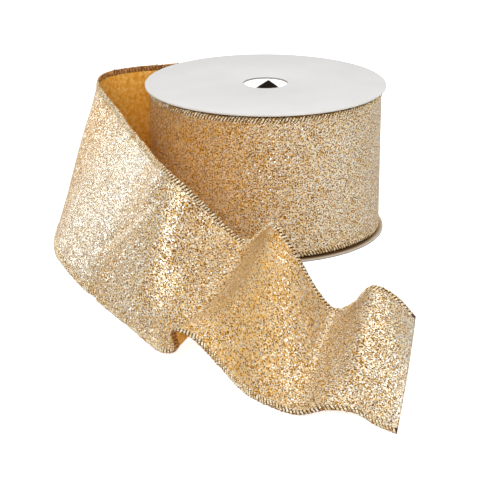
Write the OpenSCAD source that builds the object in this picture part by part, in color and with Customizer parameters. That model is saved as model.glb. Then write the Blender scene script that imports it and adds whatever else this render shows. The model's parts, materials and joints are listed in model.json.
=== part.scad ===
// Wired glitter ribbon on a card spool, with a free tail that bends round in front of the roll.
// Millimetres. Z is the spool's axis, and z = 0 is the surface that the spool stands on.
// The origin is the centre of the bottom flange's outer face.

/* [Spool] */
// Diameter of both flanges
flange_d = 108; // [107:0.5:112]
// Thickness of the flange card
flange_t = 0.8; // [0.5:0.1:1]
// Diameter of the bore through the flanges and the core tube
bore_d = 19.8; // [16:0.1:21]
// Wall of the core tube
tube_wall = 2; // [1:0.1:2.5]

/* [Ribbon] */
// Width of the ribbon over both stitched edges
ribbon_w = 63.5; // [63:0.1:64]
// Gap between the ribbon's edge and each flange
side_gap = 0.85; // [0.6:0.05:1]
// Thickness of the glitter fabric
fabric_t = 0.35; // [0.2:0.05:0.5]
// Width of the overlocked edge
edge_w = 2.4; // [2:0.1:3]
// Thickness of the overlocked edge
edge_t = 1; // [0.8:0.1:1.2]
// Diameter of the wire inside each edge
wire_d = 0.3; // [0.2:0.05:0.4]
// Outer diameter of the wound roll
roll_d = 104.6; // [104:0.1:105]

/* [Starter tape] */
// Width of the tape that holds the ribbon's first end to the tube
tape_w = 19; // [12:1:25]
// Thickness of the tape
tape_t = 0.1; // [0.05:0.05:0.2]
// How far the tape goes round the tube, in degrees
tape_span = 150; // [60:10:300]

/* [Hidden] */

card_white = "whitesmoke";
gold = "goldenrod";
thread_gold = "darkgoldenrod";
wire_grey = "silver";
tape_buff = "burlywood";

tube_h = ribbon_w + 2 * side_gap;
spool_h = tube_h + 2 * flange_t;
tube_r = bore_d / 2 + tube_wall;
ribbon_z = flange_t + side_gap;
fit_gap = 0.05;                            // slack of the wire in its channel and of the roll on the tape
turn_gap = 0.3;                            // slack between the last turn and the turns under it
wound_in_r = tube_r + tape_t + fit_gap;
wound_out_r = roll_d / 2 - edge_t - turn_gap;
turn_r = roll_d / 2 - edge_t / 2;          // middle of the last turn
wire_inset = edge_w / 2;                   // the wire runs in the middle of the stitched edge
channel_r = wire_d / 2 + fit_gap;
fabric_inset = wire_inset + channel_r + 0.2;  // the fabric's cut edge lies inside the stitching
leave_az = 98;                             // where the tail leaves the roll, counter-clockwise from +X
turn_break = 14;                           // the last turn starts this far past the place where the tail leaves

// The tail, from the roll to its cut end: lower edge, upper edge, and how far the middle
// bows towards the glitter side. The points stand about 15 mm apart along the ribbon.
leave = [turn_r * cos(leave_az), turn_r * sin(leave_az)];
stations = [
    [[leave[0], leave[1], ribbon_z], [leave[0], leave[1], ribbon_z + ribbon_w], 0],
    // straight off the roll, glitter side to the back
    [[-20, 49.5, 1.7], [-20, 49.5, 65.1], 0],
    [[-32, 44, 1.8], [-33, 46, 65], 0],
    [[-44, 36, 2], [-46, 41, 65], 0],
    [[-57, 25.5, 2], [-60, 36.5, 65], 0],
    [[-69, 16, 2.5], [-72, 27.5, 65], 0],
    // the bend that turns the glitter side to the front
    [[-80, 7, 3], [-76, 14, 65], 2],
    [[-88.5, -4, 4], [-73.5, 0, 64], 4],
    [[-92.5, -18, 5], [-69, -13, 62.5], 3],
    [[-93, -32, 5.5], [-64, -26.5, 61], 2],
    [[-92, -46.5, 6], [-60, -40, 60], 1],
    [[-89.5, -61, 6], [-56, -53.5, 59.5], 0],
    [[-84, -75.5, 5.5], [-52, -67, 59.5], 0],
    // the long front stretch
    [[-77.5, -89, 4], [-48, -81, 59.5], 0],
    [[-70, -102, 2.5], [-44.5, -95, 60], 0],
    [[-61.5, -115, 1], [-40, -107.5, 60], 1],
    [[-54, -128, 0.6], [-31.5, -114, 54], 2],
    [[-47, -142, 0.6], [-22.5, -110, 43.5], 0],
    // the tuck in the lower edge
    [[-41, -154, 1.5], [-14.5, -110, 35], -2],
    [[-35.5, -159, 4], [-8, -112, 31.5], -3],
    [[-36.5, -161, 12.5], [-3, -117, 37], -5],
    [[-29, -166.5, 12.5], [0, -125.5, 43], -4],
    // the waves before the cut end
    [[-20, -173.5, 6], [2.5, -135, 47], 1],
    [[-13, -182.5, 1.5], [7.5, -142, 42.5], 4],
    [[-7, -193, 0.6], [13, -146, 34], 5],
    [[1, -202.5, 0.6], [18.5, -148, 24.5], 3],
    [[10, -209, 0.8], [25, -151, 18], 1],
    [[20, -212, 4], [32, -154, 21.5], 2],
    [[29.5, -213.5, 3.5], [38.5, -158.5, 30], 3],
    [[37, -218, 0.8], [47, -162, 27.5], 3],
    [[43.5, -224, 0.6], [54.5, -164.5, 20], 2]
];
steps = 2;                                 // rings for each stretch between two stations

// A smooth curve through points a, b, c and d, from b at t = 0 to c at t = 1.
function smooth(a, b, c, d, t) =
    (2 * b + (c - a) * t + (2 * a - 5 * b + 4 * c - d) * t * t + (3 * b - a - 3 * c + d) * t * t * t) / 2;
function along(p) = [
    for (i = [0 : len(p) - 2], s = [0 : steps - 1])
        smooth(i == 0 ? 2 * p[0] - p[1] : p[i - 1], p[i], p[i + 1],
               i == len(p) - 2 ? 2 * p[i + 1] - p[i] : p[i + 2], s / steps),
    p[len(p) - 1]
];
function unit(v) = v / norm(v);

low = along([for (s = stations) s[0]]);
high = along([for (s = stations) s[1]]);
bow = along([for (s = stations) s[2]]);
last = len(low) - 1;
middle = [for (i = [0 : last]) (low[i] + high[i]) / 2];
across = [for (i = [0 : last]) unit(high[i] - low[i])];
// The first ring faces along the roll, so that the tail meets the last turn face to face.
forward = [for (i = [0 : last]) i == 0 ? [-sin(leave_az), cos(leave_az), 0]
                                       : unit(middle[min(i + 1, last)] - middle[i - 1])];
outward = [for (i = [0 : last]) unit(cross(forward[i], across[i]))];

// A point on ring i of the tail, d mm in from the lower edge and h mm off the middle of the cloth.
function tail_point(i, d, h) =
    let (w = norm(high[i] - low[i]), v = d / ribbon_w)
    low[i] + across[i] * w * v + outward[i] * (4 * bow[i] * v * (1 - v) + h);

// The outline of an overlocked edge: a flat oval, as [across, outward] offsets from its middle.
oval = [for (k = [0 : 9]) let (a = 36 * k + 18)
    [sign(cos(a)) * (edge_w - edge_t) / 2 + cos(a) * edge_t / 2, sin(a) * edge_t / 2]];
function ring(r, n) = [for (k = [0 : n - 1]) let (a = 360 * (k + 0.5) / n) r * [cos(a), sin(a)]];

// A four-sided facet as two triangles, split along either diagonal.
function halves(q, other) = other ? [[q[0], q[1], q[3]], [q[1], q[2], q[3]]]
                                  : [[q[0], q[1], q[2]], [q[0], q[2], q[3]]];

// A closed skin over rings of n points each, n even; its two ends are strips across the ring.
// Both faces of a thin sheet are split along the same diagonals, so that they never cross.
module skin(rings, n) {
    count = len(rings);
    e = (count - 1) * n;
    sides = [for (i = [0 : count - 2], k = [0 : n - 1]) let (m = (k + 1) % n)
        each halves([i * n + k, i * n + m, (i + 1) * n + m, (i + 1) * n + k], k >= n / 2)];
    ends = [for (k = [0 : n / 2 - 2])
        each concat(halves([k + 1, k, n - 1 - k, n - 2 - k], false),
                    halves([e + k, e + k + 1, e + n - 2 - k, e + n - 1 - k], false))];
    polyhedron([for (r = rings, p = r) p], concat(sides, ends), convexity = 10);
}
// The same with a channel inside: an outer and an inner set of rings.
module tube_skin(outer, inner, n) {
    count = len(outer);
    e = (count - 1) * n;
    rest = count * n;
    walls = [for (i = [0 : count - 2], k = [0 : n - 1]) let (m = (k + 1) % n)
        each concat(halves([i * n + k, i * n + m, (i + 1) * n + m, (i + 1) * n + k], false),
                    halves([rest + i * n + m, rest + i * n + k,
                            rest + (i + 1) * n + k, rest + (i + 1) * n + m], false))];
    ends = [for (k = [0 : n - 1]) let (m = (k + 1) % n)
        each concat(halves([m, k, rest + k, rest + m], false),
                    halves([e + k, e + m, rest + e + m, rest + e + k], false))];
    polyhedron([for (r = concat(outer, inner), p = r) p], concat(walls, ends), convexity = 10);
}

// An outline swept along one edge of the tail, d mm in from the lower edge.
function swept(outline, d) = [for (i = [0 : last]) [for (p = outline) tail_point(i, d + p[0], p[1])]];

module flange(z) {
    translate([0, 0, z]) difference() {
        cylinder(h = flange_t, d = flange_d, $fn = 180);
        translate([0, 0, -1]) cylinder(h = flange_t + 2, d = bore_d, $fn = 96);
    }
}
module bottom_flange() { color(card_white) flange(0); }
module top_flange() { color(card_white) flange(spool_h - flange_t); }

module core_tube() {
    color(card_white) translate([0, 0, flange_t]) difference() {
        cylinder(h = tube_h, r = tube_r, $fn = 96);
        translate([0, 0, -1]) cylinder(h = tube_h + 2, d = bore_d, $fn = 96);
    }
}

module starter_tape() {
    color(tape_buff) rotate([0, 0, leave_az]) rotate_extrude(angle = tape_span, $fn = 96)
        translate([tube_r, (spool_h - tape_w) / 2]) square([tape_t, tape_w]);
}

// The turns under the last one, as plain rings.
module wound_ring(z, h) {
    rotate_extrude($fn = 180) translate([wound_in_r, z]) square([wound_out_r - wound_in_r, h]);
}
module wound_fabric() { color(gold) wound_ring(ribbon_z + edge_w, ribbon_w - 2 * edge_w); }
module wound_lower_edges() { color(thread_gold) wound_ring(ribbon_z, edge_w); }
module wound_upper_edges() { color(thread_gold) wound_ring(ribbon_z + ribbon_w - edge_w, edge_w); }

// The last turn: an open ring that ends where the tail leaves.
module last_turn() {
    rotate([0, 0, leave_az + turn_break]) rotate_extrude(angle = 360 - turn_break, $fn = 180) children();
}
module outer_turn_fabric() {
    color(gold) last_turn() translate([turn_r - fabric_t / 2, ribbon_z + fabric_inset])
        square([fabric_t, ribbon_w - 2 * fabric_inset]);
}
module turn_edge(z) {
    last_turn() translate([turn_r, z]) difference() {
        union() {
            square([edge_t, edge_w - edge_t], center = true);
            for (s = [-1, 1]) translate([0, s * (edge_w - edge_t) / 2]) circle(d = edge_t, $fn = 32);
        }
        circle(r = channel_r, $fn = 24);
    }
}
module turn_wire(z) { last_turn() translate([turn_r, z]) circle(d = wire_d, $fn = 24); }
module outer_turn_lower_edge() { color(thread_gold) turn_edge(ribbon_z + wire_inset); }
module outer_turn_upper_edge() { color(thread_gold) turn_edge(ribbon_z + ribbon_w - wire_inset); }
module outer_turn_lower_wire() { color(wire_grey) turn_wire(ribbon_z + wire_inset); }
module outer_turn_upper_wire() { color(wire_grey) turn_wire(ribbon_z + ribbon_w - wire_inset); }

// The tail's cloth, with seven points across each face.
columns = 6;
module tail_fabric() {
    reach = ribbon_w - 2 * fabric_inset;
    places = [for (k = [0 : columns]) fabric_inset + reach * k / columns];
    color(gold) skin([for (i = [0 : last]) concat(
        [for (k = [0 : columns]) tail_point(i, places[k], -fabric_t / 2)],
        [for (k = [columns : -1 : 0]) tail_point(i, places[k], fabric_t / 2)])], 2 * columns + 2);
}
module tail_edge(d) { tube_skin(swept(oval, d), swept(ring(channel_r, 10), d), 10); }
module tail_wire(d) { skin(swept(ring(wire_d / 2, 6), d), 6); }
module tail_lower_edge() { color(thread_gold) tail_edge(wire_inset); }
module tail_upper_edge() { color(thread_gold) tail_edge(ribbon_w - wire_inset); }
module tail_lower_wire() { color(wire_grey) tail_wire(wire_inset); }
module tail_upper_wire() { color(wire_grey) tail_wire(ribbon_w - wire_inset); }

bottom_flange();
top_flange();
core_tube();
starter_tape();
wound_fabric();
wound_lower_edges();
wound_upper_edges();
outer_turn_fabric();
outer_turn_lower_edge();
outer_turn_upper_edge();
outer_turn_lower_wire();
outer_turn_upper_wire();
tail_fabric();
tail_lower_edge();
tail_upper_edge();
tail_lower_wire();
tail_upper_wire();
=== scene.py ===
# A card spool of wired glitter ribbon, with its free end bent round in front of the roll.
import json
import math

import bpy
import numpy as np
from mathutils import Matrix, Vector, noise


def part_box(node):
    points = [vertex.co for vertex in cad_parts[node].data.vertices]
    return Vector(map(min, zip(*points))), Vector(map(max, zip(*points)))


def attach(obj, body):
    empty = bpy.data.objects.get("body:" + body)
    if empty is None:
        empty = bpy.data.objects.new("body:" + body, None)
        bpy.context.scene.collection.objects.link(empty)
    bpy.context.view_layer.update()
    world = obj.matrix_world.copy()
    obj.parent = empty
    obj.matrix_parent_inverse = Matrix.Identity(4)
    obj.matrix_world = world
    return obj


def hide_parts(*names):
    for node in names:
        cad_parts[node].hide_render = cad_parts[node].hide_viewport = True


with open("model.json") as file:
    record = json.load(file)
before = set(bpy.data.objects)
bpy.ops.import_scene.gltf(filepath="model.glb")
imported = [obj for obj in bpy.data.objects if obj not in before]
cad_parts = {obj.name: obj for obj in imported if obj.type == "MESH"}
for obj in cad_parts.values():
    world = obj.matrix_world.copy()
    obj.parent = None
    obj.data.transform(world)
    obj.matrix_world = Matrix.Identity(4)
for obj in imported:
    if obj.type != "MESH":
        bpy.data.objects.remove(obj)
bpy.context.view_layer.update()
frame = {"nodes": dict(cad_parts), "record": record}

mm = 0.001
scene = bpy.context.scene

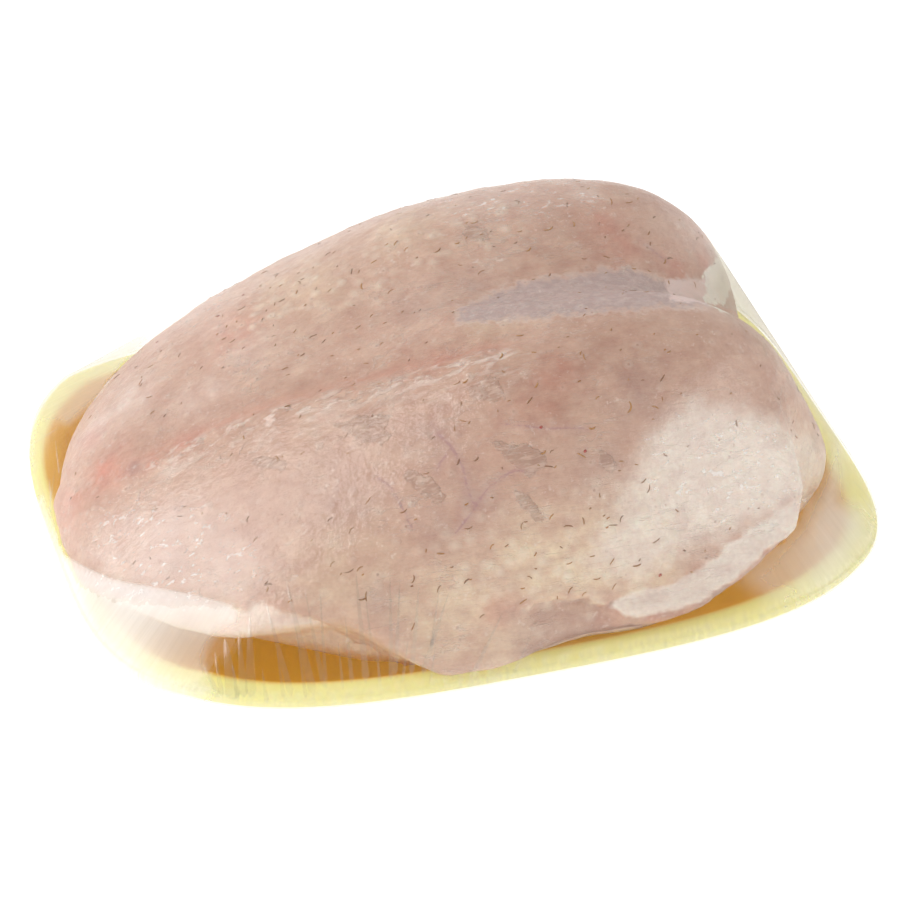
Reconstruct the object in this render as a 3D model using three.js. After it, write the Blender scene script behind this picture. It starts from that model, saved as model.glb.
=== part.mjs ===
// A whole raw chicken breast, bone in and skin on, packed on a shallow foam tray under clear
// stretch film. Millimetres, +Z up. +X points at the neck end, -Y at the side with the
// open tray corner, and the origin is on the table under the middle of the pack.
import * as THREE from 'three';
import { ConvexHull } from 'three/addons/math/ConvexHull.js';
import { mergeVertices } from 'three/addons/utils/BufferGeometryUtils.js';

// ---- The tray: a rounded rectangle with bulging sides
const TRAY_LENGTH = 233.4;
const TRAY_WIDTH = 184;
const TRAY_SQUARENESS = 3.75; // 2 is an ellipse, higher is squarer
const TRAY_HEIGHT = 18.2; // table to the top of the lip
const CORNER_LIFT = 3; // how much the tight film bends the lip up at the near corners
const FAR_CORNER_LIFT = 5; // and at the far ones
const FOAM = 3.7; // wall thickness
const LIP_WIDTH = 8;
const LIP_EDGE = 3.2; // height of the lip's outer edge
const BASE_INSET = 25; // the flat base starts this far inside the lip's edge
const SIDES = 64; // facets round the tray and the film

// ---- The film: a thin skin round everything, folded under and left open below the tray
const FILM = 0.45;
const FILM_GAP = 0.35; // air between the film and the tray
const FILM_CLEARANCE = 1.7; // air between the film and the breast, whose facets are flat
const BARE_PATCH = 68; // the folded edges stop this far inside the lip's edge
const FILM_EDGE = 0.4; // the free part starts this far inside the lip's edge
const FACES_UP = 0.01; // planes steeper than this are no part of the cover
// Rings of the film's free part, as shares of the way from the middle to the lip's edge,
// closer together where the breast's flank is steep.
const FILM_SHARES = [0.1, 0.2, 0.3, 0.4, 0.5, 0.59, 0.67, 0.74, 0.8, 0.855, 0.9, 0.935, 0.965, 0.985];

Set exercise
Print exactly the lines from the one containing "bottom_flange();" to the one containing "obj.matrix_world = world", both included, and nothing else.

Task response
bottom_flange();
top_flange();
core_tube();
starter_tape();
wound_fabric();
wound_lower_edges();
wound_upper_edges();
outer_turn_fabric();
outer_turn_lower_edge();
outer_turn_upper_edge();
outer_turn_lower_wire();
outer_turn_upper_wire();
tail_fabric();
tail_lower_edge();
tail_upper_edge();
tail_lower_wire();
tail_upper_wire();
=== scene.py ===
# A card spool of wired glitter ribbon, with its free end bent round in front of the roll.
import json
import math

import bpy
import numpy as np
from mathutils import Matrix, Vector, noise


def part_box(node):
    points = [vertex.co for vertex in cad_parts[node].data.vertices]
    return Vector(map(min, zip(*points))), Vector(map(max, zip(*points)))


def attach(obj, body):
    empty = bpy.data.objects.get("body:" + body)
    if empty is None:
        empty = bpy.data.objects.new("body:" + body, None)
        bpy.context.scene.collection.objects.link(empty)
    bpy.context.view_layer.update()
    world = obj.matrix_world.copy()
    obj.parent = empty
    obj.matrix_parent_inverse = Matrix.Identity(4)
    obj.matrix_world = world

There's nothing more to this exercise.